● **TASK DESCRIPTION**
Extract the lines between the ones holding "make_base_pan()" and "bpy.context.scene.collection.objects.link(empty)", inclusive, exactly as written and nothing more.

● **DATASET EXCERPT**

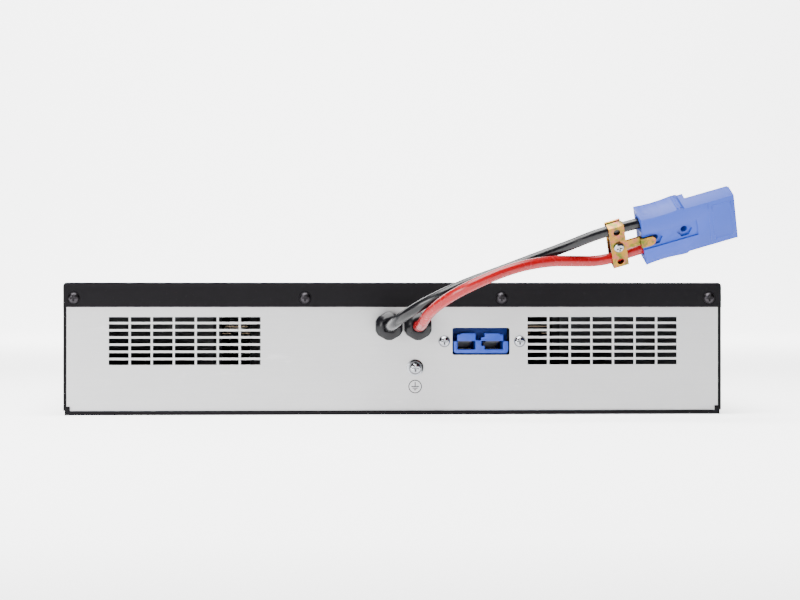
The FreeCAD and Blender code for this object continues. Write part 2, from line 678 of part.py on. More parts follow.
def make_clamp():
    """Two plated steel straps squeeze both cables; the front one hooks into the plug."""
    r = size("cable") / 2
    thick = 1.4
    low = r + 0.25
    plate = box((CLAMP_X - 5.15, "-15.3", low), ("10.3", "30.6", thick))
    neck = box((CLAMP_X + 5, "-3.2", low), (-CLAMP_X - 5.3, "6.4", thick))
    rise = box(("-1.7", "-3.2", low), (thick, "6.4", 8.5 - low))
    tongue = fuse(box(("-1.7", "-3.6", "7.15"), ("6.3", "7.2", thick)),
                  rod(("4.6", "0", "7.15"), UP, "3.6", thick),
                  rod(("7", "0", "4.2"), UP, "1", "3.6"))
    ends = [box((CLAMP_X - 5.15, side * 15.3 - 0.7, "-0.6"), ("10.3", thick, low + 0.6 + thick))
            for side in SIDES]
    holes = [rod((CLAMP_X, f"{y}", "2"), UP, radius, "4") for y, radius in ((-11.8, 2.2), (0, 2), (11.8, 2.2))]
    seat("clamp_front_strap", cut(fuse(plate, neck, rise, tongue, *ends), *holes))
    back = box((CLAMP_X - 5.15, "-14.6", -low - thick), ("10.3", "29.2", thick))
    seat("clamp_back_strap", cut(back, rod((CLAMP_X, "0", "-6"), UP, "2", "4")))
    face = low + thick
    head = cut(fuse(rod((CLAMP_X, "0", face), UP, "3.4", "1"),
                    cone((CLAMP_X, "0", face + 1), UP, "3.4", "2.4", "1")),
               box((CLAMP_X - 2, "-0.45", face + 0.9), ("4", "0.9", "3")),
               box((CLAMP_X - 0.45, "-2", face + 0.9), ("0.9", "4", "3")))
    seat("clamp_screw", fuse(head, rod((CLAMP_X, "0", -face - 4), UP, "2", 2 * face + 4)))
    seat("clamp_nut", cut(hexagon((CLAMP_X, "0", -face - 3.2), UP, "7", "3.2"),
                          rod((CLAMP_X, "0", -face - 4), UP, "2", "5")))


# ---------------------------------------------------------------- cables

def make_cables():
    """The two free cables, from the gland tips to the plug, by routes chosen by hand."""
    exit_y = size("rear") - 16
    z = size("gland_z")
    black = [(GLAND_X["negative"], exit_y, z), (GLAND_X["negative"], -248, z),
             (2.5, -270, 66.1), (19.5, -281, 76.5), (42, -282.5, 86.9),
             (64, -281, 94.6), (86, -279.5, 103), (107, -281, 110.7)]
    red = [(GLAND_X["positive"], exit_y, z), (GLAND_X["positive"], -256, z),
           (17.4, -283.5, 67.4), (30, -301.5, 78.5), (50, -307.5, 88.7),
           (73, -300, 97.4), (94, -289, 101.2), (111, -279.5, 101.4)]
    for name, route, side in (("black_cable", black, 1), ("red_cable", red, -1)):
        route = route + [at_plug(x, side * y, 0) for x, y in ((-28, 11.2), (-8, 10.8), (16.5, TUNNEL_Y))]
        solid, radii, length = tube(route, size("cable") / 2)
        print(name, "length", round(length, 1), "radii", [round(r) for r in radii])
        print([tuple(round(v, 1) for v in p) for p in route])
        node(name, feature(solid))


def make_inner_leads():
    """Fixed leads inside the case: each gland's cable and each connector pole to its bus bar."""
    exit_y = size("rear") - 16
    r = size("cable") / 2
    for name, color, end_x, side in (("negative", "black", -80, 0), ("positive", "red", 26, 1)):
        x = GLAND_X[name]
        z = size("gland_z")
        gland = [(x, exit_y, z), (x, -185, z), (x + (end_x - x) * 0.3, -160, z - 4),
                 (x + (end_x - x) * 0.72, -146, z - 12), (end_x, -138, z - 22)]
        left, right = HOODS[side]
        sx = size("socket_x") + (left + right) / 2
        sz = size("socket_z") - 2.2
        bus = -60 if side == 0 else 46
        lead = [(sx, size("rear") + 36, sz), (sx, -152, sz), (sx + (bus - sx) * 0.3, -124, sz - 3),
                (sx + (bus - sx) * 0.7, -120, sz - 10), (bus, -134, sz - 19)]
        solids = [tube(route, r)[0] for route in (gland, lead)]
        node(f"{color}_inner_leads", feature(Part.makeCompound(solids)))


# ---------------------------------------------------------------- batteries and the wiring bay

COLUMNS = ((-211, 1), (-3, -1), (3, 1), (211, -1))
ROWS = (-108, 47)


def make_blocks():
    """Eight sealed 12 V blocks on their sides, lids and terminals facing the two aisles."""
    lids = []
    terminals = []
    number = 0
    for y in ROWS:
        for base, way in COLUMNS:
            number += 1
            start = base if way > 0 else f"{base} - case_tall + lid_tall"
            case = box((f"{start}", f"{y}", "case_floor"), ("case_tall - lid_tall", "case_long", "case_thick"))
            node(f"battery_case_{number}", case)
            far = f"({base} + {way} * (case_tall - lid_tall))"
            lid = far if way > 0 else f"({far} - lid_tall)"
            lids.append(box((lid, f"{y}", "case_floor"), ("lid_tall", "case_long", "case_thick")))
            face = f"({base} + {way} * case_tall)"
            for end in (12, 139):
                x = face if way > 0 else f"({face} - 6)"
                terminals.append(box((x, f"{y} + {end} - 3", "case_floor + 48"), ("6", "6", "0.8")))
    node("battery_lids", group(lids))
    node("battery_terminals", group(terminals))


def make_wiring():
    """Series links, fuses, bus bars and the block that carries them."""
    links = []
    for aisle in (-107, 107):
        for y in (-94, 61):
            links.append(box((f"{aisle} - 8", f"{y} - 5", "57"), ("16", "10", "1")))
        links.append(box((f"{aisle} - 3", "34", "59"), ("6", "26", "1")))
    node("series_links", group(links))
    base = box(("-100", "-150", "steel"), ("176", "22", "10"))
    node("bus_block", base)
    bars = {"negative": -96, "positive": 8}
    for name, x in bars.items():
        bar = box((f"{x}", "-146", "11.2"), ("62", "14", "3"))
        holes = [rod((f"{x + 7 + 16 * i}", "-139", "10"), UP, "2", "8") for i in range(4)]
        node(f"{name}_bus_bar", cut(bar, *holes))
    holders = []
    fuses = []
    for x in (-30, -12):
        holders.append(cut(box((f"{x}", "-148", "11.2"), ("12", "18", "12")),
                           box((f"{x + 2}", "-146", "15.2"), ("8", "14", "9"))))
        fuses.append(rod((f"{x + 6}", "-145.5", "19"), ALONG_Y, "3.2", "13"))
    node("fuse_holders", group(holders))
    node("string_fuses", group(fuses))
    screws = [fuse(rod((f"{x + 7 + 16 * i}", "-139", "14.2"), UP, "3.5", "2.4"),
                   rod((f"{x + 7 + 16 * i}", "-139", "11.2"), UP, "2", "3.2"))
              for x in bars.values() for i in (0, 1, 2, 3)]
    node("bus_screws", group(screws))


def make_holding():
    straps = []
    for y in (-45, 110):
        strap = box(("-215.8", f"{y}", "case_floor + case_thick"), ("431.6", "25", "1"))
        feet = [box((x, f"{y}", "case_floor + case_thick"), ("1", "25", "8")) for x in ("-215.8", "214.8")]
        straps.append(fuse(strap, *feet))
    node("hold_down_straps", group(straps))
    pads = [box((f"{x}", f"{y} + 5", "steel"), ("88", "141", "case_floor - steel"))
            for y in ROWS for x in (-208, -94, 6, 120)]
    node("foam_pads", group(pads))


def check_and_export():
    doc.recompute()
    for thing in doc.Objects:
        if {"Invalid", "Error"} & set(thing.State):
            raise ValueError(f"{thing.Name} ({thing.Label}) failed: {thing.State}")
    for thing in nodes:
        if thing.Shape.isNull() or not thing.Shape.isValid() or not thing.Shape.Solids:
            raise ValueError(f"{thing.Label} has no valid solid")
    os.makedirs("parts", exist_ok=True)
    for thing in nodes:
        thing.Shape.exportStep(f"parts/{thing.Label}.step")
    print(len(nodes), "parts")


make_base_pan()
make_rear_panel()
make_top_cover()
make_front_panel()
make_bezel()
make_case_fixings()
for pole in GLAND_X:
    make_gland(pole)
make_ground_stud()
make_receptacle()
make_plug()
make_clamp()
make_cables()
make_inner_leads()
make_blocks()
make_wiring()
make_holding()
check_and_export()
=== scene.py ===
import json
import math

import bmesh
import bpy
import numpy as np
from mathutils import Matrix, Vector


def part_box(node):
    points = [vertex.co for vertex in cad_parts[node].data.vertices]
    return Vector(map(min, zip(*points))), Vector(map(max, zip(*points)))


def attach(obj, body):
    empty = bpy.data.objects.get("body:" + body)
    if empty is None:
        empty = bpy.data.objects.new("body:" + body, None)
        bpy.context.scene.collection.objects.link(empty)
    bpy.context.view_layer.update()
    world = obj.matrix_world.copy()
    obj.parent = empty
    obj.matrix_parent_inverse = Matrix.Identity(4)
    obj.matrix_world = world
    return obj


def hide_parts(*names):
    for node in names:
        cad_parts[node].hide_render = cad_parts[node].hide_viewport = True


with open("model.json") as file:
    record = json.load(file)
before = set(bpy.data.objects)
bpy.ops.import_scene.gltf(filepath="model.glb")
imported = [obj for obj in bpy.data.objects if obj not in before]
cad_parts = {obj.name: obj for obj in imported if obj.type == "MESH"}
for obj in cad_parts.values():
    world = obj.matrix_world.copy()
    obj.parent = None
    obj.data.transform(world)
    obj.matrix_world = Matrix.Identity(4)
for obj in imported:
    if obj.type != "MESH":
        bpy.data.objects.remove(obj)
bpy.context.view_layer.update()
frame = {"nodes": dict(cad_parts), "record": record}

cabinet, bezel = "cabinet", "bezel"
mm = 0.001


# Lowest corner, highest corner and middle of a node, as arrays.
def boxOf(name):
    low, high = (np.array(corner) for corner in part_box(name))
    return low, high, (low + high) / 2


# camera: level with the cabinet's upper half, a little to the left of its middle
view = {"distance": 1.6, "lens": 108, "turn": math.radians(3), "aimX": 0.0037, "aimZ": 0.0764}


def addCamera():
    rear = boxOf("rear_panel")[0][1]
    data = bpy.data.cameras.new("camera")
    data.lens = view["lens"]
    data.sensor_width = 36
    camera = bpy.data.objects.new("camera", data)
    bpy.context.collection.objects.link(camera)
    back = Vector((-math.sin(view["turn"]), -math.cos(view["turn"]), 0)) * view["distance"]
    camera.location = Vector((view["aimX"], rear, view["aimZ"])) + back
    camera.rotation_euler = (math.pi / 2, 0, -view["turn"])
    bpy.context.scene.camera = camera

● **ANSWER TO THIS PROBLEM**
make_base_pan()
make_rear_panel()
make_top_cover()
make_front_panel()
make_bezel()
make_case_fixings()
for pole in GLAND_X:
    make_gland(pole)
make_ground_stud()
make_receptacle()
make_plug()
make_clamp()
make_cables()
make_inner_leads()
make_blocks()
make_wiring()
make_holding()
check_and_export()
=== scene.py ===
import json
import math

import bmesh
import bpy
import numpy as np
from mathutils import Matrix, Vector


def part_box(node):
    points = [vertex.co for vertex in cad_parts[node].data.vertices]
    return Vector(map(min, zip(*points))), Vector(map(max, zip(*points)))


def attach(obj, body):
    empty = bpy.data.objects.get("body:" + body)
    if empty is None:
        empty = bpy.data.objects.new("body:" + body, None)
        bpy.context.scene.collection.objects.link(empty)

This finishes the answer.